Uma das melhores formas é ir contra o impulso do gostar e do desejo de agarrar causados pelo apego.

Esse impulso é um dos mais poderosos que temos em nós. A nossa vida inteira temos como base de praticamente todas as nossas ações um eixo de agarrar aquilo do que gostamos e rejeitar aquilo que nos é desinteressante ou do que não gostamos. Isso é praticamente o motor central. É difícil até pensar em algo que façamos, normalmente, que não inclua de alguma forma esse impulso básico.

Assim, livrar-se de um objeto querido é um gesto extremamente subversivo, uma rebeldia, uma afronta.

Por isso, a prática dessa edição da nossa coluna é: doe algo que você gosta.

Não um objeto escondido no fundo do guarda-roupa, mas sim aquele que causa as mais tenras lembranças. Um presente de alguém querido. Algo que você queria muito e foi difícil de conseguir. Você escolhe.

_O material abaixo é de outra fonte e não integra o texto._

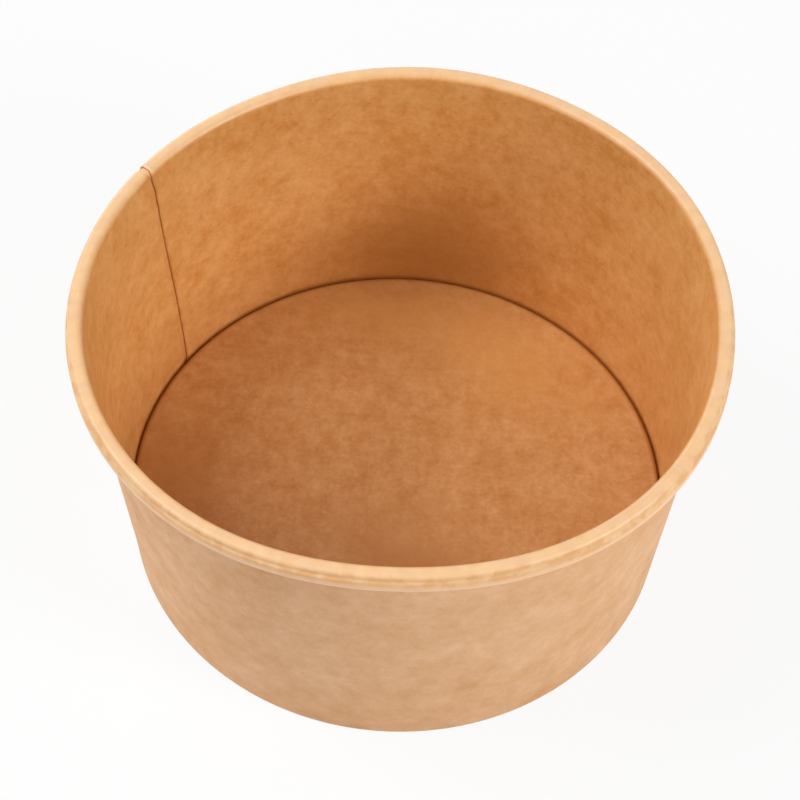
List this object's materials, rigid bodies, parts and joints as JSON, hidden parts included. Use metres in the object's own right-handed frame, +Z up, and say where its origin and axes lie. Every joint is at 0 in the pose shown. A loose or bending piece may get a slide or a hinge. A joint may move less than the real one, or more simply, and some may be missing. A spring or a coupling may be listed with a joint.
{
  "type": "paper salad bowl",
  "caption": "Round disposable bowl of kraft board: a conical wall with a rolled rim and a glued side seam, and a raised bottom disc, for salads and takeaway food.",
  "frame": {"origin": "centre of the ring that the bowl stands on, at the height of the table", "axes": "+Z up along the bowl's axis; the seam's visible edge is 148 degrees from +X towards +Y"},
  "size_m": [0.15, 0.15, 0.079],
  "materials": {
    "wall_board": "kraft board with fine fibres, satin coating inside and over the rim, matt outside",
    "base_board": "kraft board with fine fibres, satin coating on the upper face"
  },
  "bodies": {
    "root": {"side_wall": "wall_board", "base_disc": "base_board"}
  },
  "joints": []
}
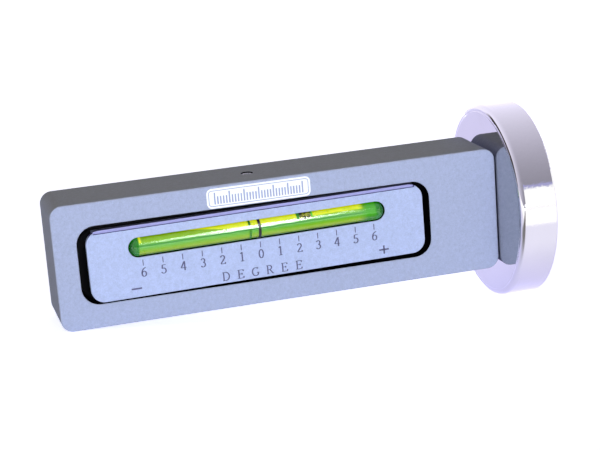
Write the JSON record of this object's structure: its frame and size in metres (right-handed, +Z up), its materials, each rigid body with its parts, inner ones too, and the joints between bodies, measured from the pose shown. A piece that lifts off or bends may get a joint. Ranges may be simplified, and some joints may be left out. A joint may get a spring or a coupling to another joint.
{
  "type": "camber caster gauge",
  "caption": "Magnetic wheel alignment gauge: aluminium bar on a chromed pot magnet, with tilting insert, camber vial and caster vial.",
  "frame": {"origin": "centre of the magnet's working face, in the plane of the steel cup's rim", "axes": "+X out of the magnet's working face into the wheel hub, along the bar; +Z up in use; -Y towards the camber scale"},
  "size_m": [0.1633, 0.066, 0.066],
  "materials": {
    "bar_anodised": "bead-blasted and anodised, matt blue-grey",
    "plate_anodised": "fine-blasted and anodised, matt pale blue, printed scale",
    "backing_aluminium": "bright anodised",
    "bright_steel": "turned, zinc plated",
    "black_steel": "black oxide",
    "polished_chrome": "mirror-polished chrome plate on steel",
    "ferrite": "ground sintered ferrite",
    "potting_resin": "cast resin",
    "washer_nylon": "black nylon",
    "core_plastic": "black moulded plastic",
    "pad_brass": "turned",
    "tape": "black foam tape",
    "vial_clear": "clear acrylic",
    "vial_end": "green acrylic",
    "vial_liquid": "fluorescent yellow-green spirit",
    "vial_air": "air bubble"
  },
  "bodies": {
    "gauge_body": {"body_bar": "bar_anodised", "rocker_dowel": "bright_steel", "thread_bush": "bright_steel", "swivel_screw": "black_steel", "thrust_washer": "washer_nylon", "disc_spring": "bright_steel"},
    "magnet_base": {"magnet_cup": "polished_chrome", "ferrite_ring": "ferrite", "resin_ring": "potting_resin", "plain_washer": "bright_steel"},
    "scale_insert": {"insert_core": "core_plastic", "camber_backing": "backing_aluminium", "camber_clamp_screws": "bright_steel", "camber_tape": "tape", "camber_scale_plate": "plate_anodised", "camber_vial_tube": "vial_clear", "camber_vial_end_left": "vial_end", "camber_vial_end_right": "vial_end", "camber_liquid": "vial_liquid", "caster_backing": "backing_aluminium", "caster_clamp_screws": "bright_steel", "caster_tape": "tape", "caster_scale_plate": "plate_anodised", "caster_vial_tube": "vial_clear", "caster_vial_end_left": "vial_end", "caster_vial_end_right": "vial_end", "caster_liquid": "vial_liquid"},
    "camber_bubble": {"camber_bubble": "vial_air"},
    "caster_bubble": {"caster_bubble": "vial_air"},
    "lock_pad": {"lock_pad": "pad_brass"},
    "lock_screw": {"lock_screw": "bright_steel"}
  },
  "joints": [
    {"name": "magnet_swivel", "type": "hinge", "parent": "gauge_body", "child": "magnet_base", "pos_m": [0, 0, 0], "axis": [1, 0, 0], "continuous": true},
    {"name": "insert_tilt", "type": "hinge", "parent": "gauge_body", "child": "scale_insert", "pos_m": [-0.0959, 0, -0.013], "axis": [0, -1, 0], "range_deg": [-1.45, 0.25]},
    {"name": "camber_bubble_run", "type": "slide", "parent": "scale_insert", "child": "camber_bubble", "axis": [0.9999, 0, 0.0105], "range_m": [-0.05403, 0.02279], "deforming": ["camber_liquid"]},
    {"name": "caster_bubble_run", "type": "slide", "parent": "scale_insert", "child": "caster_bubble", "axis": [0.9999, 0, 0.0105], "range_m": [-0.05403, 0.02279], "deforming": ["caster_liquid"]},
    {"name": "lock_screw_travel", "type": "slide", "parent": "gauge_body", "child": "lock_pad", "axis": [0, 0, 1], "range_m": [0, 0.0007]},
    {"name": "lock_screw_turn", "type": "hinge", "parent": "lock_pad", "child": "lock_screw", "pos_m": [-0.0959, 0, 0.01725], "axis": [0, 0, 1], "range_deg": [0, 360]}
  ],
  "couplings": [
    {"joint": "caster_bubble_run", "follows": "camber_bubble_run", "ratio": 1},
    {"joint": "lock_screw_turn", "follows": "lock_screw_travel", "rad_per_m": 8976}
  ]
}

Não precisa ser nada caro. A única regra é que o objeto tenha significado. Quanto mais imantado melhor.

Pra ajudar, já digo o que fiz. Eu tinha uma caixa de som ótima, de excelente qualidade. Com ela eu já animei festas, toquei em aniversários de amigos e utilizava pra ensaiar dentro de casa. Tenho um amigo que estava montando uma casa e resolvi dar a ele de presente, principalmente porque ele é bem mais festeiro que eu. Foi um presente que pra mim teve um custo alto, tanto financeiro quanto emocional e é algo que eu dificilmente faria. Mas torcendo um pouco o bico pela loucura, fiz assim mesmo (e até já flertei com o arrependimento).

Vale aproveitar a oportunidade pra observar bem essa estrutura do apego, ver como o corpo reage, de que forma a gente acaba se retorcendo pra não fazer isso.